Mission Raniganj U/A

3/5
  • 6 October 2023 | Hindi
  • 2 hrs 14 mins | Action, Biography, Drama
  • Starring: Akshay Kumar, Parineeti Chopra, Rajesh Sharma, Ravi Kishan, Pawan Malhotra
  • Director: Tinu Suresh Desai
  • Music: Sandeep Shirodkar

Mission Raniganj Movie Review: Akshay Kumar film is a story of human triumph which has been narrated well. It is an engaging experience that will resonate emotionally with the audience.

Mission Raniganj Movie Review: A rescue thriller, Mission Raniganj chronicles the story of how Additional Chief Mining Engineer Jaswant Singh Gill (played by Akshay Kumar) along with his team evacuates 65 mine workers from a flooded coal mine in Raniganj, West Bengal, in 1989. It is the story of how a brave heart rescued the miners when almost everyone had given up on the thought of their survival. Gill and his team faced numerous challenges and hurdles during the rescue operation which went on for three days, but they eventually succeeded in their mission, making it one of the bravest rescue operations in the country.

Such a fantastic, riveting plot based on a true story, but it’s sad to see director Tinu Suresh Desai succumb to the lazy tropes of Hindi films. There is no need for a song right at the start of the film. Scenes giving a sense of the disorder and destruction lack the dramatic punch. Like his protagonist, Desai is better with dialogue than action. He deftly shows what happens when you cram too many people in a small space. Tempers flare, compassion kicks in, and despite all of it united we stand.

But Desai’s execution is inexplicable. The director has a talented primary cast in place, but the production design and VFX departments appear too weak. His poor direction coupled with a screenplay by Vipul K Rawal that urgently required more thought, results in a silly, tacky, confusing film. As critics, we often complain about the slow pacing of the films. In Mission Raniganj’s case, the first half is which mostly explains the entire structure of the mines, moving at the neck break speed. A great deal happens on the screen and rather than explaining to the audience, it just leaves them confused. The operation required the involvement of scores of minds at the top and the bottom of Coal India and the Indian government, but the film claims that one and only one man was responsible.

That is not to say that Mission Raniganj has no redeeming features at all. It does. By far the best thing about the film is its surprisingly uncluttered storytelling in the second half. The film picks up pace in the second half and that is where all the action happens. Less talk and more action are always the best policy when a film flies into a haze. Desai finally manages to redeem the film and fashions a taut, engaging thriller out of an incident that would, on paper, appear to be more worthy of a documentary.

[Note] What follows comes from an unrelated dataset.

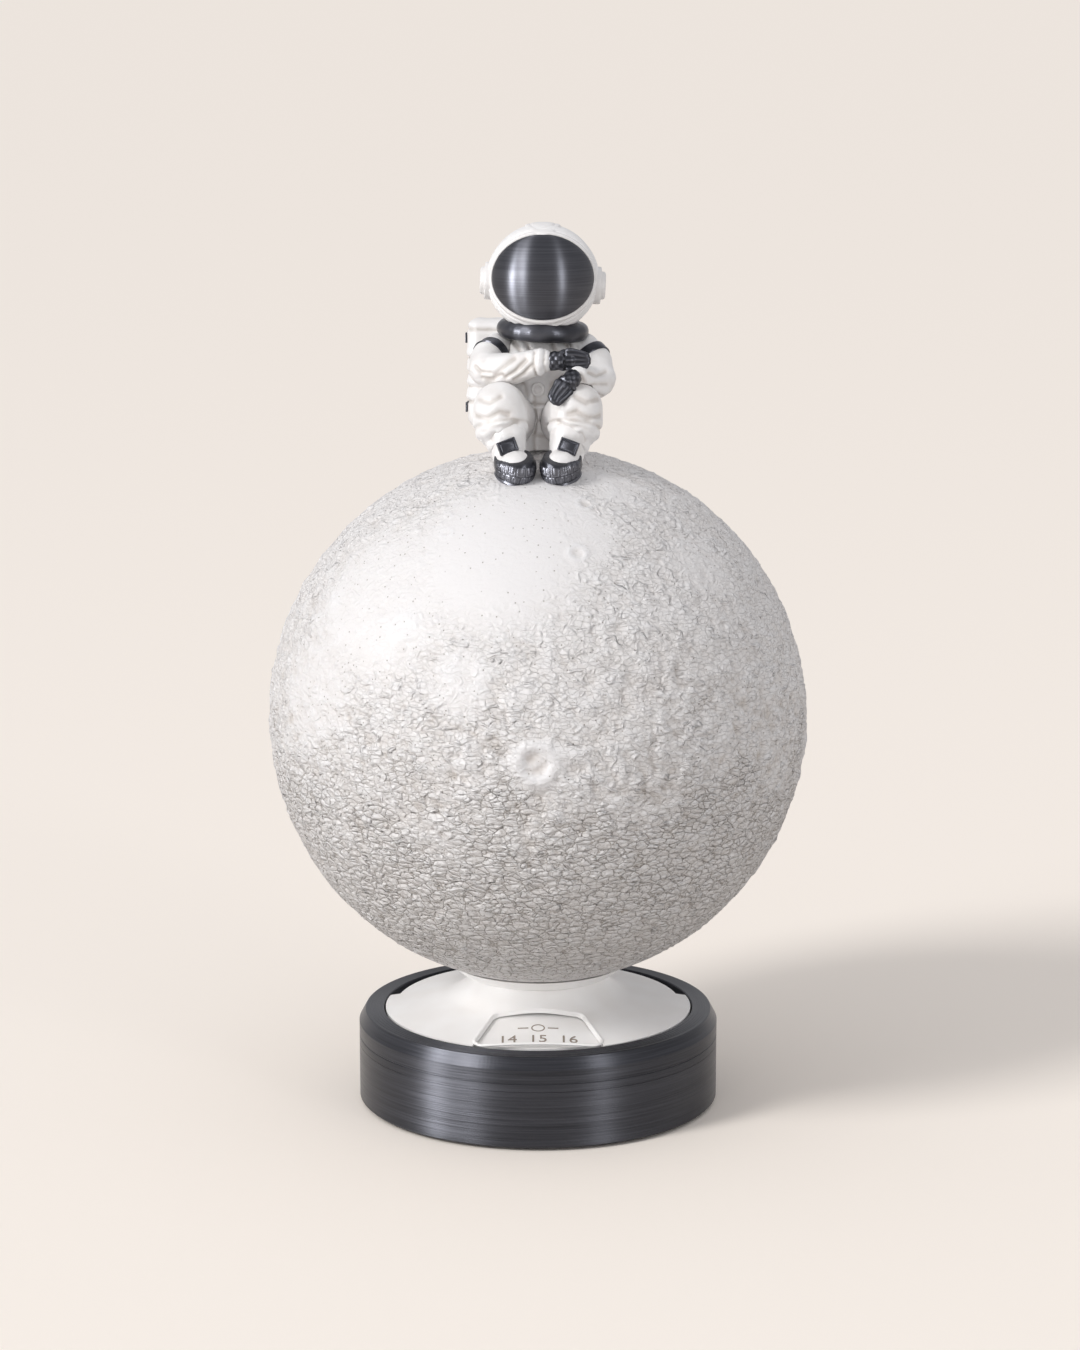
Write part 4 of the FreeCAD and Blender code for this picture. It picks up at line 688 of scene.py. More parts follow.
def bezel_mesh():
    """The ring, whose steps wander a little to and fro, as printed ones do."""
    mesh = lathe(bezel_outline(), RING_STEPS)
    for vertex in mesh.verts:
        radius = math.hypot(vertex.co.x, vertex.co.y) / MM
        if WELL_R + 0.5 < radius < 48.2 and vertex.co.z > 26.0 * MM:
            angle = math.atan2(vertex.co.y, vertex.co.x)
            wander = 0.16 * math.sin(angle + radius) + 0.10 * math.sin(3 * angle + 2 * radius)
            vertex.co.xy *= 1 + wander / radius
    return mesh


piece("bezel_shell", bezel_mesh(), silk, "base", "dark_shell", "bezel_ring", flat=True)

# %% [markdown]
# ## Window border and dial marks
# The plate's window has a soft raised border. The dial below it shows one sector at a time:
# a small picture of the moon's phase between two bars, and the days of the cycle under it.

# %% Window border
CONE_RISE = 0.2126
PLATE_RIM_R = 43.2
BORDER_WIDTH = 0.95
BORDER_HEIGHT = 0.42
WINDOW = [(-18.0, -39.3), (18.0, -39.3), (12.0, -22.2), (-12.0, -22.2)]
WINDOW_CORNER_R = 2.5


def cone_z(x, y, base):
    """Height of the plate's cone, or of the dial's, in mm."""
    return base + (PLATE_RIM_R - math.hypot(x, y)) * CONE_RISE


def rounded_outline(corners, radius, count=8):
    """Points and outward directions round a shape with rounded corners, in mm."""
    found = []
    for before, corner, after in zip(corners[-1:] + corners[:-1], corners,
                                     corners[1:] + corners[:1]):
        to_before = (Vector(before) - Vector(corner)).normalized()
        to_after = (Vector(after) - Vector(corner)).normalized()
        bisector = (to_before + to_after).normalized()
        half = to_before.angle(to_after) / 2
        middle = Vector(corner) + bisector * radius / math.sin(half)
        start = -Vector((-to_before.y, to_before.x))
        start = start if start.dot(bisector) < 0 else -start
        end = -Vector((-to_after.y, to_after.x))
        end = end if end.dot(bisector) < 0 else -end
        for number in range(count + 1):
            way = start.slerp(end, number / count)
            found.append((middle + way * radius, way))
    return found


def along_rim(outline, pieces=14):
    """Adds points on the long outer side, so that it can follow the round rim."""
    full = []
    for (point, way), (after, after_way) in zip(outline, outline[1:] + outline[:1]):
        full.append((point, way))
        if (after - point).length > 6:
            for number in range(1, pieces):
                share = number / pieces
                full.append((point.lerp(after, share), way.lerp(after_way, share).normalized()))
    return full


def window_border():
    mesh = bmesh.new()
    angles = [math.radians(a) for a in (-40, 0, 30, 60, 90, 120, 150, 180, 220)]
    rings = []
    for point, way in along_rim(rounded_outline(WINDOW, WINDOW_CORNER_R)):
        ring = []
        for angle in angles:
            place = point + way * (0.5 + 0.5 * math.cos(angle)) * BORDER_WIDTH
            top = cone_z(place.x, place.y, RIM_TOP) + math.sin(angle) * BORDER_HEIGHT
            ring.append(mesh.verts.new(Vector((place.x, place.y, top)) * MM))
        rings.append(ring)
    for ring, following in zip(rings, rings[1:] + rings[:1]):
        for i in range(len(angles)):
            j = (i + 1) % len(angles)
            mesh.faces.new((ring[i], ring[j], following[j], following[i]))
    bmesh.ops.recalc_face_normals(mesh, faces=mesh.faces)
    return mesh


piece("window_border", window_border(), white, "turntable", "white_plate")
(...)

The film turns the real-life story into a one-man mission, but we do see other players. There’s the committed senior mining officer (Kumud Mishra), who works tirelessly alongside Gill sifting through government procedures and pleading within the company to get things going. Pawan Malhotra as T P Bindal, a jugadu who has a welding workshop is first-rate. Dibyendu Bhattacharya is appropriately annoying as the cantankerous mining officer who is against this rescue mission due to internal politics.

But Mission Raniganj, expectedly, rests on Akshay Kumar’s shoulders, and he underplays the heroism beautifully, bringing quiet but steely resolve to the character, even delivering the stray note of humor almost conversationally. There’s almost none of his starry baggage in this performance, which easily counts among his best. On the other hand, Parineeti Chopra who plays his wife (Nirdosh Gill) doesn’t have any screen time and hardly has anything to do in the film. Ravi Kishen, Inaamulhaq, and Jameel Khan among others who play the miners are decent.

There are logical loopholes, but for the most part human tragedy is always the focus. Even as it raises the patriotism card it restrains itself from stooping to melodrama. It could have been taut and more gripping, but it still works because ultimately it’s all about the story, which is often set aside in Bollywood. It is a story of human triumph which has been narrated well. It is an engaging experience that will resonate emotionally with the audience.